▶ _Work to complete_
Please copy all the lines that follow, word for word.

▶ _Information supplied_
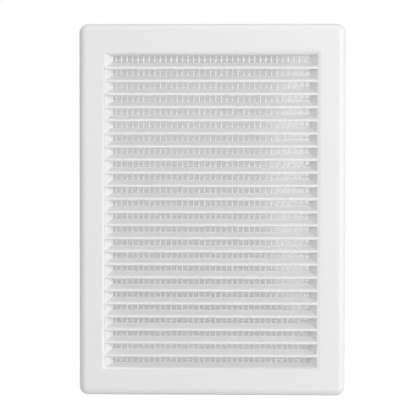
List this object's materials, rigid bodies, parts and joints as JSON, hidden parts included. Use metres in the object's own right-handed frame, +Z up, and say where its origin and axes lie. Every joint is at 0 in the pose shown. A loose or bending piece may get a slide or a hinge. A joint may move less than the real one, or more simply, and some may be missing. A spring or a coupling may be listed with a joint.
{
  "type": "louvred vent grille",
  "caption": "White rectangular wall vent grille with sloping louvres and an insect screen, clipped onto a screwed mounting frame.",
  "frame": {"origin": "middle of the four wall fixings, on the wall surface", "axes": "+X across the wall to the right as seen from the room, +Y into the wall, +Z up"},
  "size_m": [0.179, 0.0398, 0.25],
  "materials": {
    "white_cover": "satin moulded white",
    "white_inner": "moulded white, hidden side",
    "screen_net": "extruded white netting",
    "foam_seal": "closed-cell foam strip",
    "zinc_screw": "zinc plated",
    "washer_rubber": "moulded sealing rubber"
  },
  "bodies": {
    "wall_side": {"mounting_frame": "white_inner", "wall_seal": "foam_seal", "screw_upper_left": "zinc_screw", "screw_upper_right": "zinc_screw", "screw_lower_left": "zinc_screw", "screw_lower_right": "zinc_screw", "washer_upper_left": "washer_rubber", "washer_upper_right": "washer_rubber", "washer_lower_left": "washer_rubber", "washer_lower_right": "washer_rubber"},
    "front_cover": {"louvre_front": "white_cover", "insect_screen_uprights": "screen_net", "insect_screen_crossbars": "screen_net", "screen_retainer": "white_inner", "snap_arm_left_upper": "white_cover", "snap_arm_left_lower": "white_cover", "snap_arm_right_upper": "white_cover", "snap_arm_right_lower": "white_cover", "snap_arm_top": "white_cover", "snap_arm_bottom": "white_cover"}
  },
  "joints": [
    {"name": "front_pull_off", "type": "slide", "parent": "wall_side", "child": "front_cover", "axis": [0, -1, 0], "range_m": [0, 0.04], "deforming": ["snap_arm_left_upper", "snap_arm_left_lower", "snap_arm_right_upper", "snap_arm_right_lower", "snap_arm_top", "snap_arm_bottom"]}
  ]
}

▶ _Correct result_
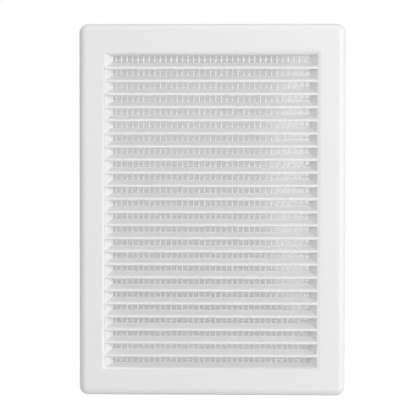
List this object's materials, rigid bodies, parts and joints as JSON, hidden parts included. Use metres in the object's own right-handed frame, +Z up, and say where its origin and axes lie. Every joint is at 0 in the pose shown. A loose or bending piece may get a slide or a hinge. A joint may move less than the real one, or more simply, and some may be missing. A spring or a coupling may be listed with a joint.
{
  "type": "louvred vent grille",
  "caption": "White rectangular wall vent grille with sloping louvres and an insect screen, clipped onto a screwed mounting frame.",
  "frame": {"origin": "middle of the four wall fixings, on the wall surface", "axes": "+X across the wall to the right as seen from the room, +Y into the wall, +Z up"},
  "size_m": [0.179, 0.0398, 0.25],
  "materials": {
    "white_cover": "satin moulded white",
    "white_inner": "moulded white, hidden side",
    "screen_net": "extruded white netting",
    "foam_seal": "closed-cell foam strip",
    "zinc_screw": "zinc plated",
    "washer_rubber": "moulded sealing rubber"
  },
  "bodies": {
    "wall_side": {"mounting_frame": "white_inner", "wall_seal": "foam_seal", "screw_upper_left": "zinc_screw", "screw_upper_right": "zinc_screw", "screw_lower_left": "zinc_screw", "screw_lower_right": "zinc_screw", "washer_upper_left": "washer_rubber", "washer_upper_right": "washer_rubber", "washer_lower_left": "washer_rubber", "washer_lower_right": "washer_rubber"},
    "front_cover": {"louvre_front": "white_cover", "insect_screen_uprights": "screen_net", "insect_screen_crossbars": "screen_net", "screen_retainer": "white_inner", "snap_arm_left_upper": "white_cover", "snap_arm_left_lower": "white_cover", "snap_arm_right_upper": "white_cover", "snap_arm_right_lower": "white_cover", "snap_arm_top": "white_cover", "snap_arm_bottom": "white_cover"}
  },
  "joints": [
    {"name": "front_pull_off", "type": "slide", "parent": "wall_side", "child": "front_cover", "axis": [0, -1, 0], "range_m": [0, 0.04], "deforming": ["snap_arm_left_upper", "snap_arm_left_lower", "snap_arm_right_upper", "snap_arm_right_lower", "snap_arm_top", "snap_arm_bottom"]}
  ]
}